介護や介助で大変さを感じるのが、食事の場面でしょう。食べ物の堅さや量、食べやすさや栄養バランスなど、一度の食事から全ての問題を解消することはできません。
毎日食べる食事だからこそ、楽しみながら栄養をより多く経口摂取できる工夫と取り組みが必要になります。
○食事量が減る高齢者の栄養と褥瘡
バランスの良い食事を毎回きちんと食べられるのがベストですが、高齢者になると食事を取る量そのものが減って、充分に栄養を取り入れるだけのボリュームを食べること自体が難しくなります。
その結果、低栄養状態となり、身体の機能が充分活かせずに、体のいろんな箇所で不具合が出てきます。皮膚や筋肉を作るために必要なタンパク源が減ると、褥瘡を起こしやすくなり、また治療も思うように進まなくなってしまいます。
●まずは食事の楽しさを取り戻して栄養を摂る
少ないながらも、楽しんで食べることが健康維持と治療にはとても大切です。特に、皮膚にまで栄養を届けて、健康を維持することを考えねばならない褥瘡の治療では、食べたいという欲求を引き出すことも治療の一環といえるでしょう。
些細な会話を交えながら、食べられるものや好きなものを食事に取り入れ、好みの味を優先させることから始めましょう。
●治療と目標栄養量を考えながら食事量を増やす
健康な体の基礎を取り戻すことから始めることを第一に考えます。人の体は、食事量が減ったまま長らく過ごしていると、低栄養の状態でも生きていられるように低体温状態になります。生命維持を最優先した飢餓状態は、栄養を多く取り入れ、それを繰り返すことで解消します。
食べる楽しみを感じながら食事ができるようになったら、体が褥瘡を治療するための栄養を意識して、たんぱく質を多めに摂取する食事を始めていきます。
嚥下や咀嚼、好みの問題もありますので、食材選びは慎重にしましょう。
○食事を取る環境も見直して褥瘡ケアを
栄養を取り入れるためには、食事内容を慎重に考えることにばかり注意が行きがちですが、どのような環境で食事をしているか見直すことも重要です。
前向きに楽しく、食べやすい食事環境には、姿勢をまっすぐにして、体をよじらず、嚥下に影響する体勢にしないことが大切。食べるということはある程度の集中力を必要としますので、必要以上に多く話しかけたり、テレビを見ながら(体をよじって)食事をしたりする環境を見直さねばなりません。

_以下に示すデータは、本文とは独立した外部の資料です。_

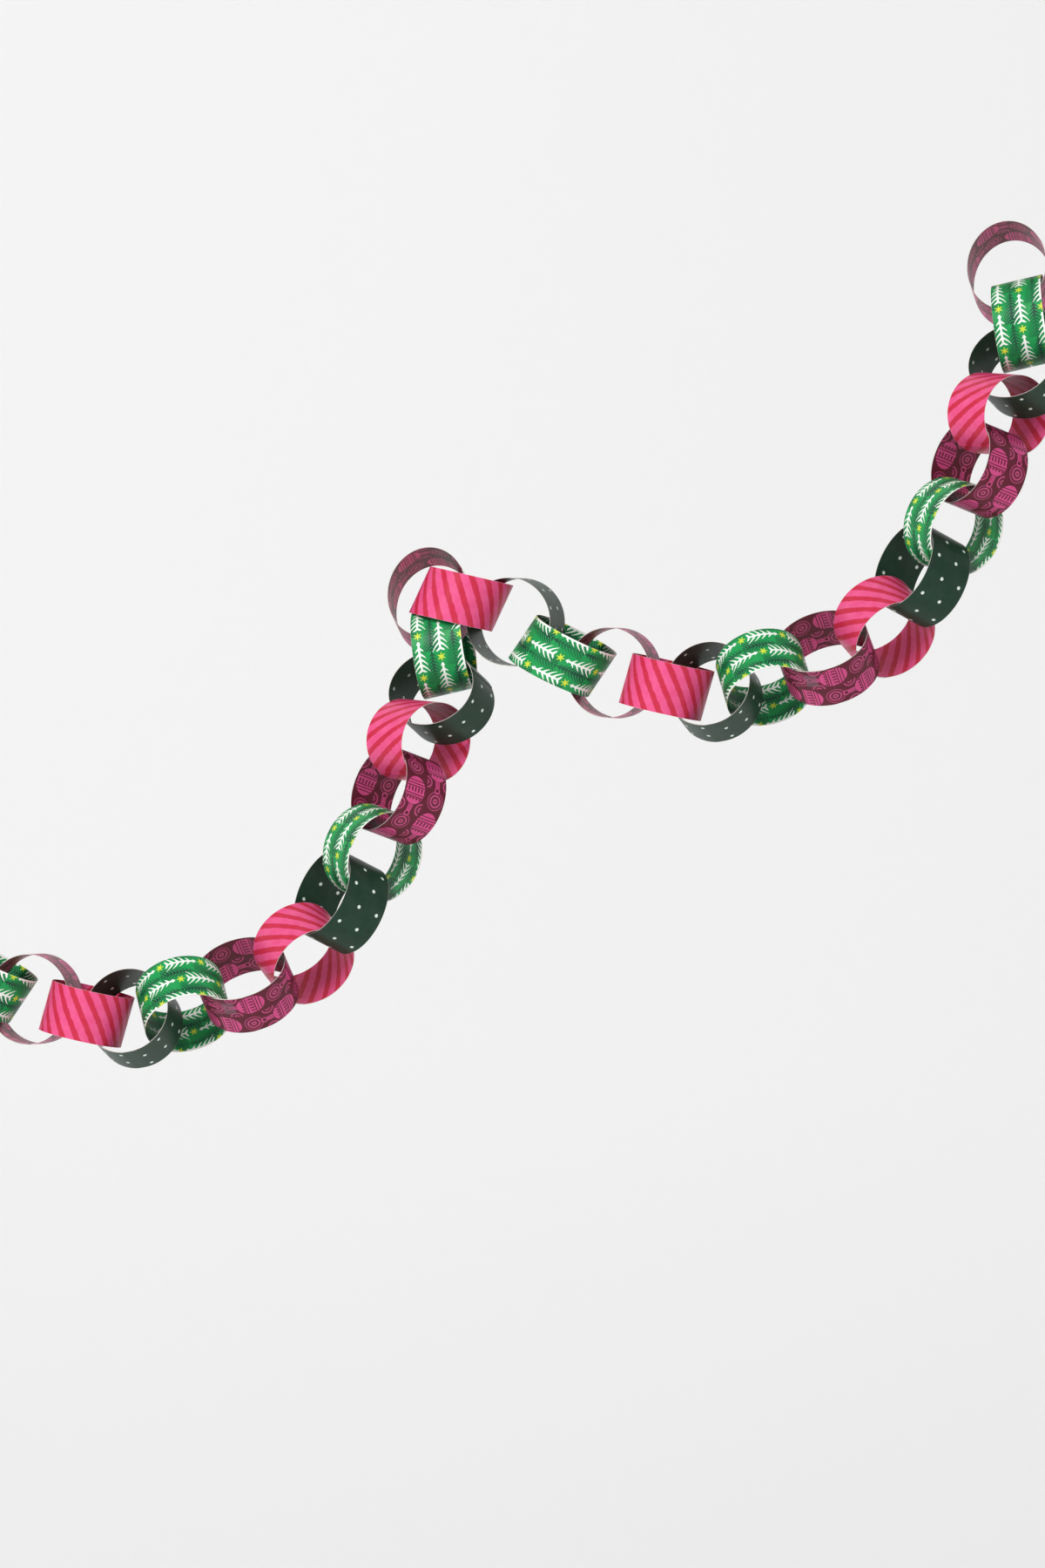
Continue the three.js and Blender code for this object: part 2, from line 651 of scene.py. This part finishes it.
@dataclass(frozen=True)
class BaublePaper(Paper):
    """Pink baubles and ringed swirls on burgundy, with a bare patch where the glue went."""

    pitch: float = 17.4
    period: float = 41.0
    bauble_at: float = 11.0
    half_long: float = 9.4
    half_wide: float = 7.9
    bars: tuple[float, ...] = (-6.4, -4.4, -2.6, 2.6, 4.2)
    half_bar: float = 0.34
    dash_pitch: float = 2.6
    swirl_at: float = 34.2
    side_swirl_at: float = 22.5
    ring_pitch: float = 2.5
    burgundies: tuple[str, str] = ("54081F", "690E2D")
    swirl_ground: str = "6A1538"
    swirl_line: str = "C44A78"
    pinks: tuple[str, str] = ("D03A7C", "DC5692")
    bare_paper: str = "7C5A68"
    bare_share: float = 0.6
    patch: tuple[float, float, float, float] = (186.0, 194.0, -13.0, -2.0)

    def bauble(self, w: Wiring, across: Socket, along: Socket) -> tuple[Socket, Socket]:
        """One bauble with its cap and hanging ring.

        Args:
            w: the material's wiring.
            across: the distance across from the column's middle.
            along: the distance along the cell.

        Returns:
            The masks of its body, and of the lines that are drawn in pink outside it.
        """
        y = w.sub(along, self.bauble_at)
        ball = w.reach(w.div(across, self.half_wide), w.div(y, self.half_long))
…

寝たきりの人に、臥床位で食べさせる人はいないでしょうが、体を起こしすぎると頭が差がり、前かがみになって食べ物を飲み込みづらくなります。体に合わせて、ベストな体勢で食事ができるようにしましょう。
褥瘡も他の疾患と同じように、治療が必要です。そして傷が治る早さは、体の栄養状態と大きくかかわります。栄養補助食品なども上手に使いながら、低栄養状態にならないように、たんぱく質を中心として健康維持に必要な食事を考えて、徐々に整えていきましょう。